Why We Can’t Stop Obsessing Over True Crime Couples: Love, Loyalty, and the Darkness They Hide
They look just like us. Ordinary couples, smiling in photos, holding hands, raising families, walking through neighborhoods where no one suspects a thing. From the outside, they could be your neighbors or coworkers. But behind closed doors, some of these couples have harbored secrets so dark that the world still talks about them decades later.
When two people come together and commit crimes as a couple, the world cannot look away. From Bonnie and Clyde to Fred and Rosemary West, from Paul Bernardo and Karla Homolka to David and Catherine Birnie, society is endlessly fascinated by the psychology of couples who commit crimes together. Documentaries, podcasts, and books about these stories attract huge audiences, and the obsession does not seem to be slowing down. The question is why. Why do people return to these cases over and over again, even when the details are horrific? Why do we feel compelled to peer into the darkness of a relationship that looks so ordinary from the outside?
Image Credit: Midjourney AI
One reason is the distortion of love itself. Relationships are supposed to be a safe haven, places of trust, loyalty, and intimacy. When two people take that bond and turn it into a tool for manipulation, control, or destruction, it twists something sacred. Love and violence are supposed to exist on opposite ends of human experience, so when they collide in the form of a couple committing crimes together, our brains struggle to make sense of it. That tension creates curiosity. It makes us lean closer to the story instead of turning away.
Catherine Birnie is one example. Many argue that she was swept up in David’s control, manipulated and dominated into committing crimes she might not have otherwise. Others see her as an active participant who made her own choices. This ambiguity is what keeps people engaged. Was she a victim or was she equally guilty? We want to know, but the truth is never simple, and that makes the case even harder to ignore.
Another layer of fascination comes from the question of influence. When two people commit crimes together, everyone wants to know who held the power. Was one person dominant and the other submissive, dragged into actions they never would have considered alone? Or did they both find something in each other that unlocked impulses neither could have acted on by themselves? Couples like Fred and Rosemary West leave endless debates about who was the true instigator. This complexity keeps people talking because the line between influence and choice is blurred. It forces us to confront uncomfortable truths about relationships and the way power can shift within them.
There is also what I like to call the mirror effect. True crime couples make us question ourselves and the people closest to us. Could love ever blind us to the point of ignoring morality? Could devotion make us complicit in something we know is wrong? When we see ordinary couples who turn out to be capable of extraordinary cruelty, it shakes us because it suggests that the warning signs are not always obvious. David and Catherine Birnie lived in a regular suburban house on Moorhouse Street. They blended into their community until, in just five weeks, four women vanished. Their ordinariness is part of what makes their story so haunting. Evil did not wear a mask. It wore the face of a couple who looked like anyone else.

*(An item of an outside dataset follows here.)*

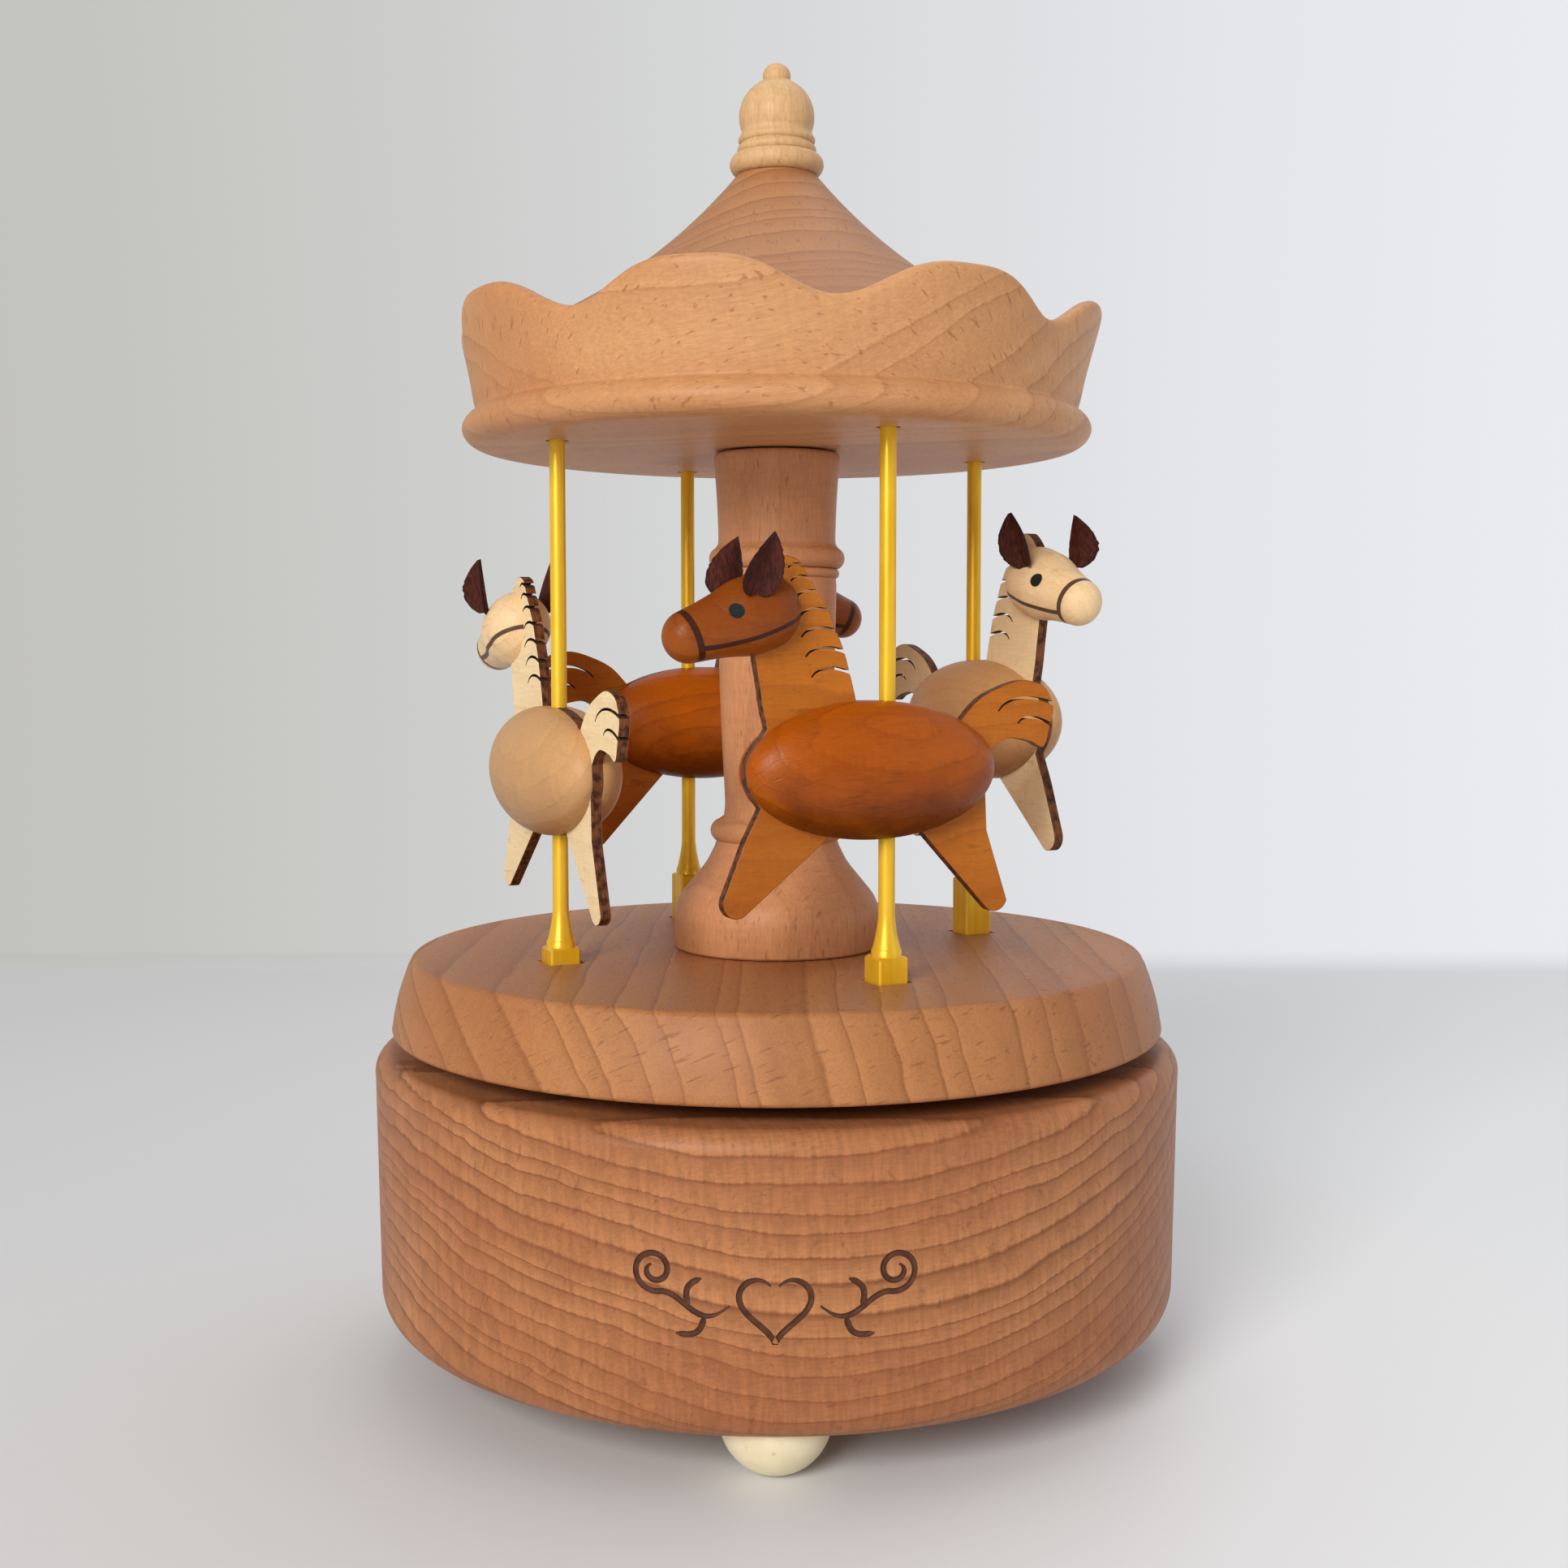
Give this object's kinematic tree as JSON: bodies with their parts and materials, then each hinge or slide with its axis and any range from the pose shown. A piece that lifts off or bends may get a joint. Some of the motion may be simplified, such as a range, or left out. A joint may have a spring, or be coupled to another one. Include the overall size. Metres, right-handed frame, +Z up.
{
  "type": "carousel music box",
  "caption": "Turned wooden carousel music box: a wind-up movement turns the platform, column and scalloped roof while rocking horses rise and fall on their poles.",
  "frame": {"origin": "on the turning axis at the floor, below the centre of the base", "axes": "+Z up along the turning axis, -Y to the front of the base, +X to the right seen from the front"},
  "size_m": [0.112, 0.112, 0.1793],
  "materials": {
    "beech": "waxed turned beech, satin",
    "pale_wood": "waxed natural wood, satin",
    "stained_wood": "orange-brown stain, satin",
    "plywood": "laser-cut birch plywood with burnt edges",
    "cream_wood": "natural wooden balls, satin",
    "leather": "dark brown leather, matt",
    "gold_plastic": "gold-coloured plastic, satin",
    "brass": "polished brass",
    "steel": "bright steel",
    "cast_frame": "die-cast frame, as cast"
  },
  "bodies": {
    "root": {"base_body": "beech", "bottom_cover": "pale_wood", "ball_foot_1": "cream_wood", "ball_foot_2": "cream_wood", "ball_foot_3": "cream_wood", "swash_hub": "brass", "bedplate": "cast_frame", "governor_housing": "brass", "comb": "steel", "comb_screw_1": "steel", "comb_screw_2": "steel", "cover_screw_1": "steel", "cover_screw_2": "steel"},
    "carousel": {"platform": "beech", "column": "beech", "canopy": "beech", "roof_cone": "beech", "finial": "pale_wood", "spring_barrel": "brass", "mainspring": "steel", "drive_spindle": "steel"},
    "drum": {"drum": "brass"},
    "key": {"winding_key": "brass"},
    "swash": {"swash_disc": "steel"},
    "foot_ball_1": {"foot_ball_1": "steel"},
    "foot_ball_2": {"foot_ball_2": "steel"},
    "foot_ball_3": {"foot_ball_3": "steel"},
    "foot_ball_4": {"foot_ball_4": "steel"},
    "horse_1": {"horse_1_profile": "stained_wood", "horse_1_flank_outer": "stained_wood", "horse_1_flank_inner": "stained_wood", "horse_1_head": "stained_wood", "horse_1_ear_outer": "leather", "horse_1_ear_inner": "leather", "horse_1_pole": "gold_plastic", "horse_1_pole_foot": "gold_plastic"},
    "horse_2": {"horse_2_profile": "plywood", "horse_2_flank_outer": "pale_wood", "horse_2_flank_inner": "pale_wood", "horse_2_head": "pale_wood", "horse_2_ear_outer": "leather", "horse_2_ear_inner": "leather", "horse_2_pole": "gold_plastic", "horse_2_pole_foot": "gold_plastic"},
    "horse_3": {"horse_3_profile": "stained_wood", "horse_3_flank_outer": "stained_wood", "horse_3_flank_inner": "stained_wood", "horse_3_head": "stained_wood", "horse_3_ear_outer": "leather", "horse_3_ear_inner": "leather", "horse_3_pole": "gold_plastic", "horse_3_pole_foot": "gold_plastic"},
    "horse_4": {"horse_4_profile": "plywood", "horse_4_flank_outer": "pale_wood", "horse_4_flank_inner": "pale_wood", "horse_4_head": "pale_wood", "horse_4_ear_outer": "leather", "horse_4_ear_inner": "leather", "horse_4_pole": "gold_plastic", "horse_4_pole_foot": "gold_plastic"}
  },
  "joints": [
    {"name": "turntable_spin", "type": "hinge", "parent": "root", "child": "carousel", "pos_m": [0, 0, 0.046], "axis": [0, 0, 1], "continuous": true},
    {"name": "drum_spin", "type": "hinge", "parent": "root", "child": "drum", "pos_m": [0.018, 0, 0.02548], "axis": [1, 0, 0], "continuous": true},
    {"name": "swash_turn", "type": "hinge", "parent": "root", "child": "swash", "pos_m": [0, 0, 0.04495], "axis": [-0.0597, -0.0937, 0.9938], "continuous": true},
    {"name": "foot_ball_turn_1", "type": "hinge", "parent": "swash", "child": "foot_ball_1", "pos_m": [0.01396, -0.02901, 0.04305], "axis": [-0.0597, -0.0937, 0.9938], "continuous": true},
    {"name": "horse_turn_1", "type": "hinge", "parent": "foot_ball_1", "child": "horse_1", "pos_m": [0.01396, -0.02901, 0.04305], "axis": [0, 0, 1], "continuous": true},
    {"name": "foot_ball_turn_2", "type": "hinge", "parent": "swash", "child": "foot_ball_2", "pos_m": [-0.02901, -0.01396, 0.04189], "axis": [-0.0597, -0.0937, 0.9938], "continuous": true},
    {"name": "horse_turn_2", "type": "hinge", "parent": "foot_ball_2", "child": "horse_2", "pos_m": [-0.02901, -0.01396, 0.04189], "axis": [0, 0, 1], "continuous": true},
    {"name": "foot_ball_turn_3", "type": "hinge", "parent": "swash", "child": "foot_ball_3", "pos_m": [-0.01396, 0.02901, 0.04685], "axis": [-0.0597, -0.0937, 0.9938], "continuous": true},
    {"name": "horse_turn_3", "type": "hinge", "parent": "foot_ball_3", "child": "horse_3", "pos_m": [-0.01396, 0.02901, 0.04685], "axis": [0, 0, 1], "continuous": true},
    {"name": "foot_ball_turn_4", "type": "hinge", "parent": "swash", "child": "foot_ball_4", "pos_m": [0.02901, 0.01396, 0.04801], "axis": [-0.0597, -0.0937, 0.9938], "continuous": true},
    {"name": "horse_turn_4", "type": "hinge", "parent": "foot_ball_4", "child": "horse_4", "pos_m": [0.02901, 0.01396, 0.04801], "axis": [0, 0, 1], "continuous": true},
    {"name": "key_turn", "type": "hinge", "parent": "root", "child": "key", "pos_m": [0, 0, 0.005], "axis": [0, 0, 1], "range_deg": [0, 1530]}
  ],
  "couplings": [
    {"joint": "drum_spin", "follows": "turntable_spin", "ratio": 3},
    {"joint": "swash_turn", "follows": "turntable_spin", "ratio": 1},
    {"joint": "foot_ball_turn_1", "follows": "turntable_spin", "ratio": -1},
    {"joint": "horse_turn_1", "follows": "turntable_spin", "ratio": 1},
    {"joint": "foot_ball_turn_2", "follows": "turntable_spin", "ratio": -1},
    {"joint": "horse_turn_2", "follows": "turntable_spin", "ratio": 1},
    {"joint": "foot_ball_turn_3", "follows": "turntable_spin", "ratio": -1},
    {"joint": "horse_turn_3", "follows": "turntable_spin", "ratio": 1},
    {"joint": "foot_ball_turn_4", "follows": "turntable_spin", "ratio": -1},
    {"joint": "horse_turn_4", "follows": "turntable_spin", "ratio": 1}
  ]
}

Part of the obsession also comes from the way these stories collide with culture and myth. Bonnie and Clyde are remembered not just as criminals, but as icons. Their story became a symbol of rebellion, passion, and danger. Movies, songs, and art have romanticized them for decades. People project fantasies of loyalty and romance onto their story even though the reality of their crimes was brutal. This cultural lens feeds our fascination. The idea of lovers united against the world is magnetic, even when that unity is expressed in destruction.
At the heart of our obsession with true crime couples is the contradiction. Love that destroys. Trust that betrays. Devotion that corrupts. These stories are about more than crime. They are about the fragility of human influence and how easily loyalty can turn into complicity. They show us how intimacy can be both beautiful and terrifying, and they remind us that the same bond that makes us feel safest can also hold the power to ruin us.
This contradiction explains why these stories are not just consumed but revisited. People rewatch documentaries, reread books, and listen to podcasts about the same cases again and again. They are looking for answers, for a way to reconcile love with cruelty, but there are no simple answers to be found. That open loop keeps us coming back. It is the mystery of human behavior, not just the facts of the crimes, that drives the obsession.
We also keep watching, reading, and listening because true crime couples sit at the edge of what we fear about ourselves. They force us to imagine what it would take for us to cross that line. Would we be capable of ignoring morality if the person we loved most was leading us down that path? Would our loyalty override our conscience? Or, on the other side, would we even notice if someone close to us was manipulating us into places we swore we would never go? These questions linger long after the episode ends or the book is closed.
The truth is, our obsession with true crime couples is about more than morbid curiosity. It is about psychology, intimacy, and power. It is about exploring the contradictions of human connection and testing the limits of what loyalty can do. These stories disturb us, but they also intrigue us because they live in a space where love and violence meet. And until we stop being fascinated by the extremes of human behavior, couples like Bonnie and Clyde, Fred and Rosemary West, Paul Bernardo and Karla Homolka, and David and Catherine Birnie will continue to captivate us.
They looked like ordinary couples. But their stories prove that sometimes the most terrifying monsters are not strangers in the night, but the person lying in bed right next to you.